**Exercise requirements**
In the listing that follows, the range to quote begins at the line that has "obj.parent = None" and ends after the line that has "of (radius, height)"; quote it verbatim and add nothing.

#### Task data

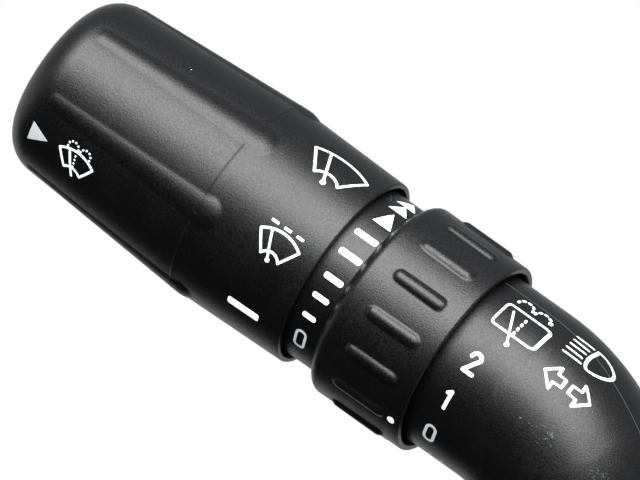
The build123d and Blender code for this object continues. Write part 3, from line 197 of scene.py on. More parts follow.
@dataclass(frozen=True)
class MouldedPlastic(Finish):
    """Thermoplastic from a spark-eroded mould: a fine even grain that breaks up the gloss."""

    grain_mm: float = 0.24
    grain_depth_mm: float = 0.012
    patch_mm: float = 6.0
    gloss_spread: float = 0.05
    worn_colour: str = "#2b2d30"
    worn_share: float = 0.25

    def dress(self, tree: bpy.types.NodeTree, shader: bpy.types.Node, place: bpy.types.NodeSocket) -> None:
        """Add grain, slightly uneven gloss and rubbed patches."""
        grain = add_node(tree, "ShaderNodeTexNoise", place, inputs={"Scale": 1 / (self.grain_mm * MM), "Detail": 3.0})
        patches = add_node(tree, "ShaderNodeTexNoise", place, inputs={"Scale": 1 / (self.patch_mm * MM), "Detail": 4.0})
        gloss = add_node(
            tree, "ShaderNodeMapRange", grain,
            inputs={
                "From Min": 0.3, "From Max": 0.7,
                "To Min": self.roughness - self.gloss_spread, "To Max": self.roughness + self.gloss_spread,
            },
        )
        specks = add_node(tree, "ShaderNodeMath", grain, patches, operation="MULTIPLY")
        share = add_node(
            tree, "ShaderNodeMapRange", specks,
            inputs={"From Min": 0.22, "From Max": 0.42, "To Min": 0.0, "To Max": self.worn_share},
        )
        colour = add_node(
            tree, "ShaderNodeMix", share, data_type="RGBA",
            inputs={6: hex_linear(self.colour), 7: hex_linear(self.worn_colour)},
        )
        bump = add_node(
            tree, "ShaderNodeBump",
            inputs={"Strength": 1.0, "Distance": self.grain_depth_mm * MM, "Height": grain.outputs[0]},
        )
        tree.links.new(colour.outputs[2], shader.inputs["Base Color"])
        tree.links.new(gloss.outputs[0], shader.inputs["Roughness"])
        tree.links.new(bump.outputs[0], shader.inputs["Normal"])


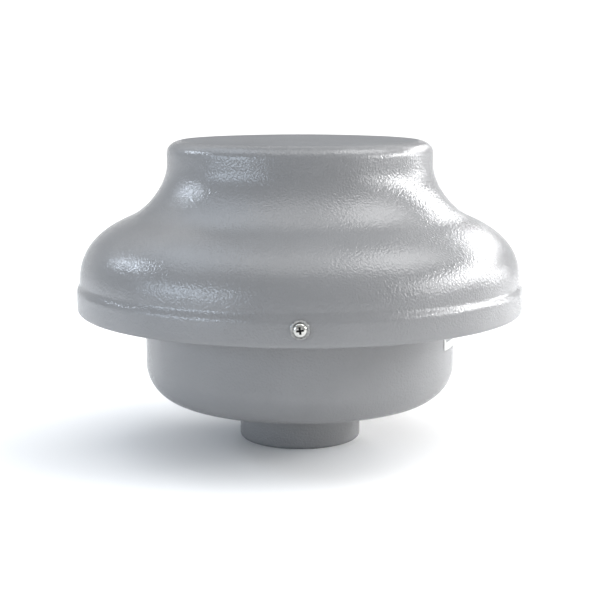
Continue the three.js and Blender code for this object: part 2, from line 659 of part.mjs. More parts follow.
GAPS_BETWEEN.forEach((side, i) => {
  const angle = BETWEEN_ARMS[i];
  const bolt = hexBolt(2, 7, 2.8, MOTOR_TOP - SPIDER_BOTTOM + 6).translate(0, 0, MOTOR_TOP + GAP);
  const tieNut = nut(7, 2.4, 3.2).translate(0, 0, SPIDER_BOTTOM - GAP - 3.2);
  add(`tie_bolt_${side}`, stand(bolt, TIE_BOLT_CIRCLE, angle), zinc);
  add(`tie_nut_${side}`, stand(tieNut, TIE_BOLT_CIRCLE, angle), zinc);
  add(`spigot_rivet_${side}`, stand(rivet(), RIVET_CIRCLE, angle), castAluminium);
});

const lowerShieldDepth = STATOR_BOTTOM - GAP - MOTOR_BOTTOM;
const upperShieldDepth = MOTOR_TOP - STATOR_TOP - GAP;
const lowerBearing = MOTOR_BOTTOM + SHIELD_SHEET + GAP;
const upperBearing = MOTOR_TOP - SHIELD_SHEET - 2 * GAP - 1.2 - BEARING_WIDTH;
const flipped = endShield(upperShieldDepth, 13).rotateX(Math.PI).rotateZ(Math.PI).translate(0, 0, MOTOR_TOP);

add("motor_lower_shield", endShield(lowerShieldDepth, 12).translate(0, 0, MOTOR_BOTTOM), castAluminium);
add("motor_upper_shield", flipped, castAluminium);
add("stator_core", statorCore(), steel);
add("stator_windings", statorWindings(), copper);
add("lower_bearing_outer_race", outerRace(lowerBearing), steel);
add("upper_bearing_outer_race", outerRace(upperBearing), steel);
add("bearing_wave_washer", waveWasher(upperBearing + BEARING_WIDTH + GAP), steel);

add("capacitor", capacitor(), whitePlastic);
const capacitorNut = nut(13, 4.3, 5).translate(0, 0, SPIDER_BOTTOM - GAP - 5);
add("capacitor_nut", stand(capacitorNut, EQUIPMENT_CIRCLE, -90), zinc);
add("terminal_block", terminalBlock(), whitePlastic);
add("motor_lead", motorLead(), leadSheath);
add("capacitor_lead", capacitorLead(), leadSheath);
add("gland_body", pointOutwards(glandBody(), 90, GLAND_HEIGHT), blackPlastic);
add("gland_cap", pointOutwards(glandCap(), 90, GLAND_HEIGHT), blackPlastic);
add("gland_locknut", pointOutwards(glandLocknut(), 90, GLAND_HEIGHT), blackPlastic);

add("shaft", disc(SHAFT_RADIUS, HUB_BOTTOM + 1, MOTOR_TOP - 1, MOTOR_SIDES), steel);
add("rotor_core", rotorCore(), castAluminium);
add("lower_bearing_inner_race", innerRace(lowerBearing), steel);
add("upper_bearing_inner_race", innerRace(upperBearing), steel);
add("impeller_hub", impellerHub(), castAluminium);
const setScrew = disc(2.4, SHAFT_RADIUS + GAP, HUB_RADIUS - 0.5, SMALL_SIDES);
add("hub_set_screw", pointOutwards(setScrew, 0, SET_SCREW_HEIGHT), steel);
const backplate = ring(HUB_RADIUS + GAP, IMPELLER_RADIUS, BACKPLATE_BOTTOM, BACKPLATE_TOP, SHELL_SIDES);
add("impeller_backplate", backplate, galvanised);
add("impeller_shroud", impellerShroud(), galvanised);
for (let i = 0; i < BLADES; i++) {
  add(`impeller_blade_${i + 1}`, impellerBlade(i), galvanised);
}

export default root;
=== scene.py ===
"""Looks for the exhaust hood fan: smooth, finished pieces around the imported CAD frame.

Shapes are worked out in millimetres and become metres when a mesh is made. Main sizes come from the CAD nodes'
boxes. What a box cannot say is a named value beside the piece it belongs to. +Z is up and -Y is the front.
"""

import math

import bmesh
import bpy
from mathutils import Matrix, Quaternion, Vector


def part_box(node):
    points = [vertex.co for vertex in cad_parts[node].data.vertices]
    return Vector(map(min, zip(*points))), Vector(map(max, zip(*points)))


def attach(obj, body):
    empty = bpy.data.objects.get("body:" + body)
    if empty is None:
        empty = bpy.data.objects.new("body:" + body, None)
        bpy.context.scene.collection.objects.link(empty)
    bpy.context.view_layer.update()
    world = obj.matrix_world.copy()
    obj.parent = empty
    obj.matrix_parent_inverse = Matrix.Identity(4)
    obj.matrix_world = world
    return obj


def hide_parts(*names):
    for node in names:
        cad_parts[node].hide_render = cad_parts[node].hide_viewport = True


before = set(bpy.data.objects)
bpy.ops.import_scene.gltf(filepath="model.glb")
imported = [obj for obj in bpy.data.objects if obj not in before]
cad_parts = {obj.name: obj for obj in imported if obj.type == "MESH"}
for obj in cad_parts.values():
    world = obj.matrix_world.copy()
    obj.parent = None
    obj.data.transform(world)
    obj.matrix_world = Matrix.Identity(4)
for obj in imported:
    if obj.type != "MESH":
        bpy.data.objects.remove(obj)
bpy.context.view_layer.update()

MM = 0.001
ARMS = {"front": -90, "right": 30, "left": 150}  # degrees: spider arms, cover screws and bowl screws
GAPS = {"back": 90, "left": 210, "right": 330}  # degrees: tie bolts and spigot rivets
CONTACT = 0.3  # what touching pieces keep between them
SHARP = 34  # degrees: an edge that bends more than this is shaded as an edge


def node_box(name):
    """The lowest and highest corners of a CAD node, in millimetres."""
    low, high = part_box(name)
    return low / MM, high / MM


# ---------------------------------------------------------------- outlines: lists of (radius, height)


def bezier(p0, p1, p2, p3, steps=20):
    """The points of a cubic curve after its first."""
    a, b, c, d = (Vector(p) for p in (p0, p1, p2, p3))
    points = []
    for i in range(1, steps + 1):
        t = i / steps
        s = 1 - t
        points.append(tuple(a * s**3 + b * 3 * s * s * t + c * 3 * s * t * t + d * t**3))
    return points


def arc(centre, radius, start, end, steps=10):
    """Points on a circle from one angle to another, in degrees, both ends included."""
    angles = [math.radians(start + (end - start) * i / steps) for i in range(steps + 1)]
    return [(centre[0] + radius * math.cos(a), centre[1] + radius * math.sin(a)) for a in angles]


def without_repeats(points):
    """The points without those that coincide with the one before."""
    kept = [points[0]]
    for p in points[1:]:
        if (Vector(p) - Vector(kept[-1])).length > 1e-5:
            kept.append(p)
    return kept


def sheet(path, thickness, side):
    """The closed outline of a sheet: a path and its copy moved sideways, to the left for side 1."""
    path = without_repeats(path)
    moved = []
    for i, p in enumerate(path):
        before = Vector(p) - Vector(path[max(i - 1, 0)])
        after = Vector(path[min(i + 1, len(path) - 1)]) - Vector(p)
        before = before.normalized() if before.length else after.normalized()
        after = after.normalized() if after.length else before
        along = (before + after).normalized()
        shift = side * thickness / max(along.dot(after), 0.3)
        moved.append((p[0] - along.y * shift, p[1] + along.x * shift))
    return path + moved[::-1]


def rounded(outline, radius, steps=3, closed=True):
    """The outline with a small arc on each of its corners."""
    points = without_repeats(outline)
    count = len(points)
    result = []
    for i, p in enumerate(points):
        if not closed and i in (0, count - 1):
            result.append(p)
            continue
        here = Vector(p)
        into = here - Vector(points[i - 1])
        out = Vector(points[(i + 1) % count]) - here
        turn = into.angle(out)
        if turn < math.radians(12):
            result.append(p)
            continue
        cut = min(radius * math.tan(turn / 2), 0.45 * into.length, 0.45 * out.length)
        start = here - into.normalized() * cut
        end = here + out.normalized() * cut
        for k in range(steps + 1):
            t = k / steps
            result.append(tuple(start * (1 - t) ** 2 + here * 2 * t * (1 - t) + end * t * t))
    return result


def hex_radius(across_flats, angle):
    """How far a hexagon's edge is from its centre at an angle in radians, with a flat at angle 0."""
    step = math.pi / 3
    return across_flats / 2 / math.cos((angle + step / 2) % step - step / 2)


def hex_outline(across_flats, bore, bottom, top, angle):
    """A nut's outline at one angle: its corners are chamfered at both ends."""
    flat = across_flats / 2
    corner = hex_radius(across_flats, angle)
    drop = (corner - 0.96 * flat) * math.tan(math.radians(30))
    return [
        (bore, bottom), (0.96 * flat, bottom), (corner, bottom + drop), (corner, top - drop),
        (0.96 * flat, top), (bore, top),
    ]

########

**Task solution**
    obj.parent = None
    obj.data.transform(world)
    obj.matrix_world = Matrix.Identity(4)
for obj in imported:
    if obj.type != "MESH":
        bpy.data.objects.remove(obj)
bpy.context.view_layer.update()

MM = 0.001
ARMS = {"front": -90, "right": 30, "left": 150}  # degrees: spider arms, cover screws and bowl screws
GAPS = {"back": 90, "left": 210, "right": 330}  # degrees: tie bolts and spigot rivets
CONTACT = 0.3  # what touching pieces keep between them
SHARP = 34  # degrees: an edge that bends more than this is shaded as an edge


def node_box(name):
    """The lowest and highest corners of a CAD node, in millimetres."""
    low, high = part_box(name)
    return low / MM, high / MM


# ---------------------------------------------------------------- outlines: lists of (radius, height)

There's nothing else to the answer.